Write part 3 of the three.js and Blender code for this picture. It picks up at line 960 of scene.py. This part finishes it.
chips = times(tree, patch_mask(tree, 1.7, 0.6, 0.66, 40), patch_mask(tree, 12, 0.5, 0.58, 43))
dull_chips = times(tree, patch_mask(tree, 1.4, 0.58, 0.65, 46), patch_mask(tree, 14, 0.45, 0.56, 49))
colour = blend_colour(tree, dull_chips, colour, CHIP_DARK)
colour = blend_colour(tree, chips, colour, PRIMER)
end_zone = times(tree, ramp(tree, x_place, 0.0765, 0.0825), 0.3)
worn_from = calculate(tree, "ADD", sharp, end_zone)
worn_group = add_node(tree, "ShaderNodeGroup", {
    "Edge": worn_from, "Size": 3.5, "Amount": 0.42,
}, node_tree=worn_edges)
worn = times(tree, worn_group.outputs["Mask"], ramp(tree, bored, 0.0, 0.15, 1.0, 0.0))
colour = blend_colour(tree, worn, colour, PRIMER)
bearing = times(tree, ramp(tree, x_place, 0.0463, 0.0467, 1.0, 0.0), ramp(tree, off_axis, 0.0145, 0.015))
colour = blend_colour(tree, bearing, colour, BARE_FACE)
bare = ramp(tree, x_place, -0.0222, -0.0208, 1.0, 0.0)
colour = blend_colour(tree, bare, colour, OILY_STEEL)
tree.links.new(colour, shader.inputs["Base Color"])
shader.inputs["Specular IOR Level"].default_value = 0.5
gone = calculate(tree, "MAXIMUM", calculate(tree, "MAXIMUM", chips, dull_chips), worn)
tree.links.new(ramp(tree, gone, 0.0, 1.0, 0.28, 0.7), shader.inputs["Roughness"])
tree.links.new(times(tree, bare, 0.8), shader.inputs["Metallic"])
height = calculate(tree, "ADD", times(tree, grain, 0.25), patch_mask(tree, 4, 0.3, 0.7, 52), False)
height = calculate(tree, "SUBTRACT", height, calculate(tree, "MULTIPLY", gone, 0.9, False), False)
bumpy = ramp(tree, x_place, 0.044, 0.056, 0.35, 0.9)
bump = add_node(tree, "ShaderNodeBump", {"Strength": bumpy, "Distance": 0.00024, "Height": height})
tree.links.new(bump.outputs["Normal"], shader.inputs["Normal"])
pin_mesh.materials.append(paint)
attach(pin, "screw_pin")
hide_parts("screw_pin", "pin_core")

Objective:
Write out the material exactly as given.

Result of the exercise:
Write part 3 of the three.js and Blender code for this picture. It picks up at line 960 of scene.py. This part finishes it.
chips = times(tree, patch_mask(tree, 1.7, 0.6, 0.66, 40), patch_mask(tree, 12, 0.5, 0.58, 43))
dull_chips = times(tree, patch_mask(tree, 1.4, 0.58, 0.65, 46), patch_mask(tree, 14, 0.45, 0.56, 49))
colour = blend_colour(tree, dull_chips, colour, CHIP_DARK)
colour = blend_colour(tree, chips, colour, PRIMER)
end_zone = times(tree, ramp(tree, x_place, 0.0765, 0.0825), 0.3)
worn_from = calculate(tree, "ADD", sharp, end_zone)
worn_group = add_node(tree, "ShaderNodeGroup", {
    "Edge": worn_from, "Size": 3.5, "Amount": 0.42,
}, node_tree=worn_edges)
worn = times(tree, worn_group.outputs["Mask"], ramp(tree, bored, 0.0, 0.15, 1.0, 0.0))
colour = blend_colour(tree, worn, colour, PRIMER)
bearing = times(tree, ramp(tree, x_place, 0.0463, 0.0467, 1.0, 0.0), ramp(tree, off_axis, 0.0145, 0.015))
colour = blend_colour(tree, bearing, colour, BARE_FACE)
bare = ramp(tree, x_place, -0.0222, -0.0208, 1.0, 0.0)
colour = blend_colour(tree, bare, colour, OILY_STEEL)
tree.links.new(colour, shader.inputs["Base Color"])
shader.inputs["Specular IOR Level"].default_value = 0.5
gone = calculate(tree, "MAXIMUM", calculate(tree, "MAXIMUM", chips, dull_chips), worn)
tree.links.new(ramp(tree, gone, 0.0, 1.0, 0.28, 0.7), shader.inputs["Roughness"])
tree.links.new(times(tree, bare, 0.8), shader.inputs["Metallic"])
height = calculate(tree, "ADD", times(tree, grain, 0.25), patch_mask(tree, 4, 0.3, 0.7, 52), False)
height = calculate(tree, "SUBTRACT", height, calculate(tree, "MULTIPLY", gone, 0.9, False), False)
bumpy = ramp(tree, x_place, 0.044, 0.056, 0.35, 0.9)
bump = add_node(tree, "ShaderNodeBump", {"Strength": bumpy, "Distance": 0.00024, "Height": height})
tree.links.new(bump.outputs["Normal"], shader.inputs["Normal"])
pin_mesh.materials.append(paint)
attach(pin, "screw_pin")
hide_parts("screw_pin", "pin_core")